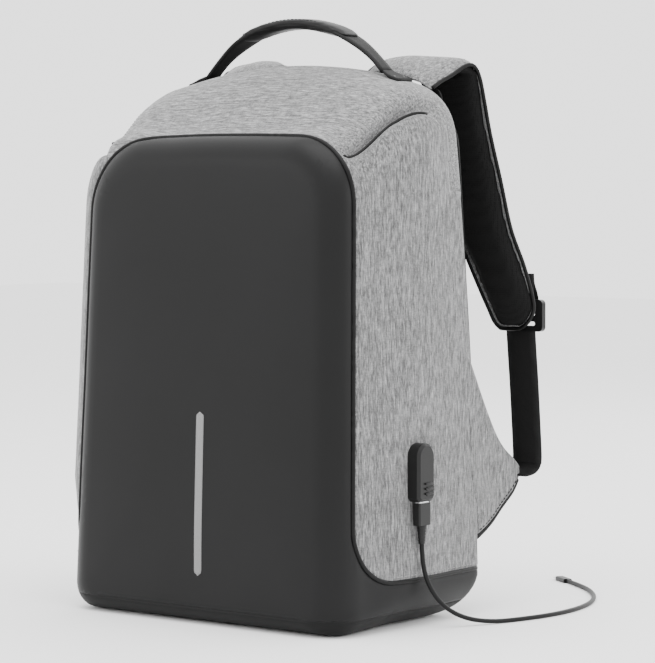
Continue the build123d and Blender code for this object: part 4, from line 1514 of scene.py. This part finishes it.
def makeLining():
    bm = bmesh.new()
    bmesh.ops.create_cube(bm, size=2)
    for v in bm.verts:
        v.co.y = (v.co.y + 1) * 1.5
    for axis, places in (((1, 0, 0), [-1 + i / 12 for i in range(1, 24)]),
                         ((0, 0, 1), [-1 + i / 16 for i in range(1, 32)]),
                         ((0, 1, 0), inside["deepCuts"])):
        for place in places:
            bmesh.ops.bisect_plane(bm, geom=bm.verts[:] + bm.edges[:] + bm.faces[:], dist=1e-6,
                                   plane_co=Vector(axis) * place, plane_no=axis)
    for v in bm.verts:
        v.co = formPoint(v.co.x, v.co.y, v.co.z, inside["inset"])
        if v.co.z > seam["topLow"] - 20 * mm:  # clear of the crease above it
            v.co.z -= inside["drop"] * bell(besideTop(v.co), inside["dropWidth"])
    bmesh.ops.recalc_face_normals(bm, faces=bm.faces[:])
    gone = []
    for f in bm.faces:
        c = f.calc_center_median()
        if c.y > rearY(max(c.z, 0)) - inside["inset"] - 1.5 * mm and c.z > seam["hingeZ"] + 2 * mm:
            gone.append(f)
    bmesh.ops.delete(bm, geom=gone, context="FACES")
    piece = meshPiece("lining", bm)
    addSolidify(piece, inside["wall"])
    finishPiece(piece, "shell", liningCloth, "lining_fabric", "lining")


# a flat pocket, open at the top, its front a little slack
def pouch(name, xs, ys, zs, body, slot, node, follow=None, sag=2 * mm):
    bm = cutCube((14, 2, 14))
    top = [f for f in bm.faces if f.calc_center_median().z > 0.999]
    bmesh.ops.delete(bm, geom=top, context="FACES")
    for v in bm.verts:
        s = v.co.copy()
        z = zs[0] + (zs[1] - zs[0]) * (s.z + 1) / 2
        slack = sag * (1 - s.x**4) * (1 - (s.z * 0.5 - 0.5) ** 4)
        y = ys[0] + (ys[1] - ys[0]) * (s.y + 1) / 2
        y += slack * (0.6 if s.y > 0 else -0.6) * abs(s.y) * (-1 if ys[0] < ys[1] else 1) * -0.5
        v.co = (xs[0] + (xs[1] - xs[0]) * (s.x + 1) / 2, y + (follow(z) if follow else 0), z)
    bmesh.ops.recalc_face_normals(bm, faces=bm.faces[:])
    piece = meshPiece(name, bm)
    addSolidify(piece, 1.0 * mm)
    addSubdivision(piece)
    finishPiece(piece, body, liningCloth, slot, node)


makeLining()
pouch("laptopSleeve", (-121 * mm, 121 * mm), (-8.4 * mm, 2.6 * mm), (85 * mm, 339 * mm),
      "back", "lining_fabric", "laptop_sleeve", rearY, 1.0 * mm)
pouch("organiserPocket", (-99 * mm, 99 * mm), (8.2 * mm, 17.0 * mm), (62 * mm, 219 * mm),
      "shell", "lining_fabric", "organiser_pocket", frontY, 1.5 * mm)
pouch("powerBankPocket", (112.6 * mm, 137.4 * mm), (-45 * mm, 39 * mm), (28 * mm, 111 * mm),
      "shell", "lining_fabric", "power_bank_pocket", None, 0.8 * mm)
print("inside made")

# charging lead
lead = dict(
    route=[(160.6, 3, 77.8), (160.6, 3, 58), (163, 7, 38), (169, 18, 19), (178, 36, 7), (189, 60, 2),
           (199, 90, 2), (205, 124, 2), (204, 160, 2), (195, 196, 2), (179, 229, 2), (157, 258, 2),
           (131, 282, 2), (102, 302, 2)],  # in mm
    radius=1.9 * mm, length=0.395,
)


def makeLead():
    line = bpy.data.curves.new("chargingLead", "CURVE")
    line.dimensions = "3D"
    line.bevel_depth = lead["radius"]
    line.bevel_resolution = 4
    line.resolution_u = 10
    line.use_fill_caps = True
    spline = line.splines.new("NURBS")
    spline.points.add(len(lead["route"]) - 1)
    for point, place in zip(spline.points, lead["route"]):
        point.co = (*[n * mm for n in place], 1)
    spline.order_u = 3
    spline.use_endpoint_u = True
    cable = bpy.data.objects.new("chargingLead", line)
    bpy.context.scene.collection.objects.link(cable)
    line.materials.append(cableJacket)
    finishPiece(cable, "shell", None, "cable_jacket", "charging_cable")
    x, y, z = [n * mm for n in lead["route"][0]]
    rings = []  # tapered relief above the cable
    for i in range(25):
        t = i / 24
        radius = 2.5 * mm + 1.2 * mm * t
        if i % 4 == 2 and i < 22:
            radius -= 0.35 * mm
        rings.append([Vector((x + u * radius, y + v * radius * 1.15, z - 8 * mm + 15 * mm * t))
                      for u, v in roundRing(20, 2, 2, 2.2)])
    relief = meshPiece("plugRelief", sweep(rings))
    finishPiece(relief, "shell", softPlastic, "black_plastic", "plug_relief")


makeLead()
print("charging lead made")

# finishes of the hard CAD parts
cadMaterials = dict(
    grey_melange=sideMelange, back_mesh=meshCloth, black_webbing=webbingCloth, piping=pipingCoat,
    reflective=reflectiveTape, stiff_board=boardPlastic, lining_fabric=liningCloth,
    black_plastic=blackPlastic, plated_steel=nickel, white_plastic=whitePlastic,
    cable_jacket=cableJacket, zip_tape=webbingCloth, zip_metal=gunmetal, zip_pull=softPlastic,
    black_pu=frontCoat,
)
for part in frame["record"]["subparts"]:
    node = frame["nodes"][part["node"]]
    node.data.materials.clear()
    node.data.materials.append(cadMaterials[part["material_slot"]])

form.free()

• What the task asks: Each line must be given again exactly as written above.

• Exercise response:
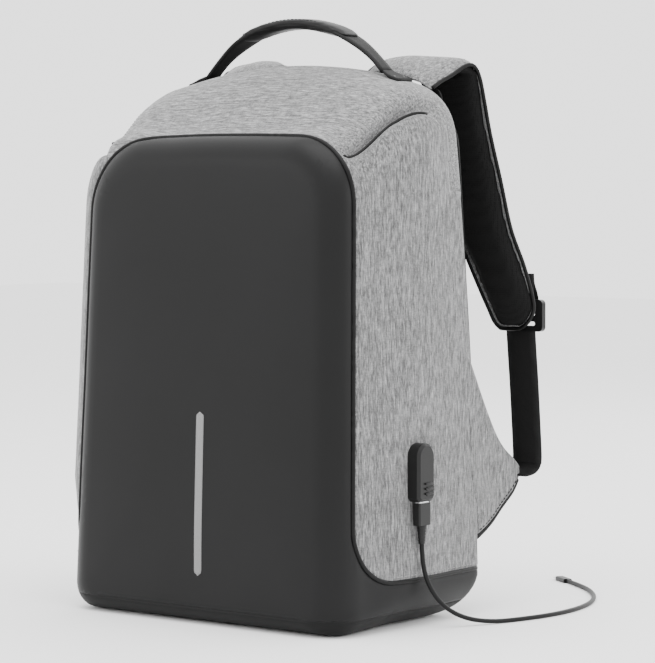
Continue the build123d and Blender code for this object: part 4, from line 1514 of scene.py. This part finishes it.
def makeLining():
    bm = bmesh.new()
    bmesh.ops.create_cube(bm, size=2)
    for v in bm.verts:
        v.co.y = (v.co.y + 1) * 1.5
    for axis, places in (((1, 0, 0), [-1 + i / 12 for i in range(1, 24)]),
                         ((0, 0, 1), [-1 + i / 16 for i in range(1, 32)]),
                         ((0, 1, 0), inside["deepCuts"])):
        for place in places:
            bmesh.ops.bisect_plane(bm, geom=bm.verts[:] + bm.edges[:] + bm.faces[:], dist=1e-6,
                                   plane_co=Vector(axis) * place, plane_no=axis)
    for v in bm.verts:
        v.co = formPoint(v.co.x, v.co.y, v.co.z, inside["inset"])
        if v.co.z > seam["topLow"] - 20 * mm:  # clear of the crease above it
            v.co.z -= inside["drop"] * bell(besideTop(v.co), inside["dropWidth"])
    bmesh.ops.recalc_face_normals(bm, faces=bm.faces[:])
    gone = []
    for f in bm.faces:
        c = f.calc_center_median()
        if c.y > rearY(max(c.z, 0)) - inside["inset"] - 1.5 * mm and c.z > seam["hingeZ"] + 2 * mm:
            gone.append(f)
    bmesh.ops.delete(bm, geom=gone, context="FACES")
    piece = meshPiece("lining", bm)
    addSolidify(piece, inside["wall"])
    finishPiece(piece, "shell", liningCloth, "lining_fabric", "lining")


# a flat pocket, open at the top, its front a little slack
def pouch(name, xs, ys, zs, body, slot, node, follow=None, sag=2 * mm):
    bm = cutCube((14, 2, 14))
    top = [f for f in bm.faces if f.calc_center_median().z > 0.999]
    bmesh.ops.delete(bm, geom=top, context="FACES")
    for v in bm.verts:
        s = v.co.copy()
        z = zs[0] + (zs[1] - zs[0]) * (s.z + 1) / 2
        slack = sag * (1 - s.x**4) * (1 - (s.z * 0.5 - 0.5) ** 4)
        y = ys[0] + (ys[1] - ys[0]) * (s.y + 1) / 2
        y += slack * (0.6 if s.y > 0 else -0.6) * abs(s.y) * (-1 if ys[0] < ys[1] else 1) * -0.5
        v.co = (xs[0] + (xs[1] - xs[0]) * (s.x + 1) / 2, y + (follow(z) if follow else 0), z)
    bmesh.ops.recalc_face_normals(bm, faces=bm.faces[:])
    piece = meshPiece(name, bm)
    addSolidify(piece, 1.0 * mm)
    addSubdivision(piece)
    finishPiece(piece, body, liningCloth, slot, node)


makeLining()
pouch("laptopSleeve", (-121 * mm, 121 * mm), (-8.4 * mm, 2.6 * mm), (85 * mm, 339 * mm),
      "back", "lining_fabric", "laptop_sleeve", rearY, 1.0 * mm)
pouch("organiserPocket", (-99 * mm, 99 * mm), (8.2 * mm, 17.0 * mm), (62 * mm, 219 * mm),
      "shell", "lining_fabric", "organiser_pocket", frontY, 1.5 * mm)
pouch("powerBankPocket", (112.6 * mm, 137.4 * mm), (-45 * mm, 39 * mm), (28 * mm, 111 * mm),
      "shell", "lining_fabric", "power_bank_pocket", None, 0.8 * mm)
print("inside made")

# charging lead
lead = dict(
    route=[(160.6, 3, 77.8), (160.6, 3, 58), (163, 7, 38), (169, 18, 19), (178, 36, 7), (189, 60, 2),
           (199, 90, 2), (205, 124, 2), (204, 160, 2), (195, 196, 2), (179, 229, 2), (157, 258, 2),
           (131, 282, 2), (102, 302, 2)],  # in mm
    radius=1.9 * mm, length=0.395,
)


def makeLead():
    line = bpy.data.curves.new("chargingLead", "CURVE")
    line.dimensions = "3D"
    line.bevel_depth = lead["radius"]
    line.bevel_resolution = 4
    line.resolution_u = 10
    line.use_fill_caps = True
    spline = line.splines.new("NURBS")
    spline.points.add(len(lead["route"]) - 1)
    for point, place in zip(spline.points, lead["route"]):
        point.co = (*[n * mm for n in place], 1)
    spline.order_u = 3
    spline.use_endpoint_u = True
    cable = bpy.data.objects.new("chargingLead", line)
    bpy.context.scene.collection.objects.link(cable)
    line.materials.append(cableJacket)
    finishPiece(cable, "shell", None, "cable_jacket", "charging_cable")
    x, y, z = [n * mm for n in lead["route"][0]]
    rings = []  # tapered relief above the cable
    for i in range(25):
        t = i / 24
        radius = 2.5 * mm + 1.2 * mm * t
        if i % 4 == 2 and i < 22:
            radius -= 0.35 * mm
        rings.append([Vector((x + u * radius, y + v * radius * 1.15, z - 8 * mm + 15 * mm * t))
                      for u, v in roundRing(20, 2, 2, 2.2)])
    relief = meshPiece("plugRelief", sweep(rings))
    finishPiece(relief, "shell", softPlastic, "black_plastic", "plug_relief")


makeLead()
print("charging lead made")

# finishes of the hard CAD parts
cadMaterials = dict(
    grey_melange=sideMelange, back_mesh=meshCloth, black_webbing=webbingCloth, piping=pipingCoat,
    reflective=reflectiveTape, stiff_board=boardPlastic, lining_fabric=liningCloth,
    black_plastic=blackPlastic, plated_steel=nickel, white_plastic=whitePlastic,
    cable_jacket=cableJacket, zip_tape=webbingCloth, zip_metal=gunmetal, zip_pull=softPlastic,
    black_pu=frontCoat,
)
for part in frame["record"]["subparts"]:
    node = frame["nodes"][part["node"]]
    node.data.materials.clear()
    node.data.materials.append(cadMaterials[part["material_slot"]])

form.free()